Sorry to have to bring up that topic, but that is another reason its used. Probably better to focus on the good stuff though, like SSO and so on.

FWIW, many years ago I managed a small Mac environment where no-one had AD accounts. Its kind of a nightmare, at least from the security and ease of use standpoints. Users use the same password for months or even years on end (because its not enforced and how many users actively want to change their password? Answer: 0); no password complexity to speak of, so you get passwords like "password"; no ability for anyone to sit down at another Mac and just "log in" and at least work in a pinch, just to name a few issues.

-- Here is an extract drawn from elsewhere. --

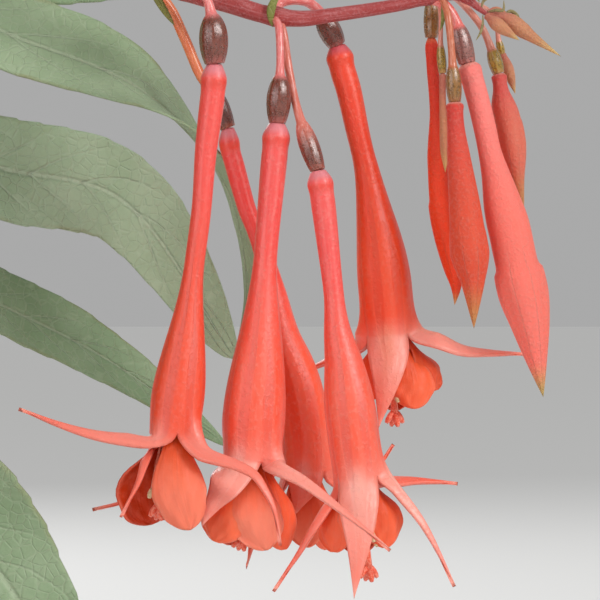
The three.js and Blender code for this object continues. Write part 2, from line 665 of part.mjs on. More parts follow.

I'm not saying using AD binding and logins doesn't present its own set of issues, but it seems to me worth the trouble to get the added benefits.

Just my $0.02

JimAllsop
New Contributor

@mm2270 you have got that right. I found today a user that has not been with the company for over a year and they still had a fully functioning AD account. User management is something we are trying to get straight as well.

JPDyson
Valued Contributor

@JimAllsop Do you mean the 14 day notice? That's all managed by our AD team; we don't really have any say in that regard.

alexjdale
Valued Contributor III

Password policy enforcement, password sync to AD, audit trails, 802.1x (wired/wireless), DDNS, ability to disable users/computers to restrict access, SSO for websites/applications... the list goes on. It's half usability, half security. You aren't serious about security if there is no strong trust relationship between your computers and your network, which AD provides.

It really comes down to the size and needs of your company. We're ~9k Macs and we have strict security requirements since we have access to customer PII and financial info. We didn't really have a choice.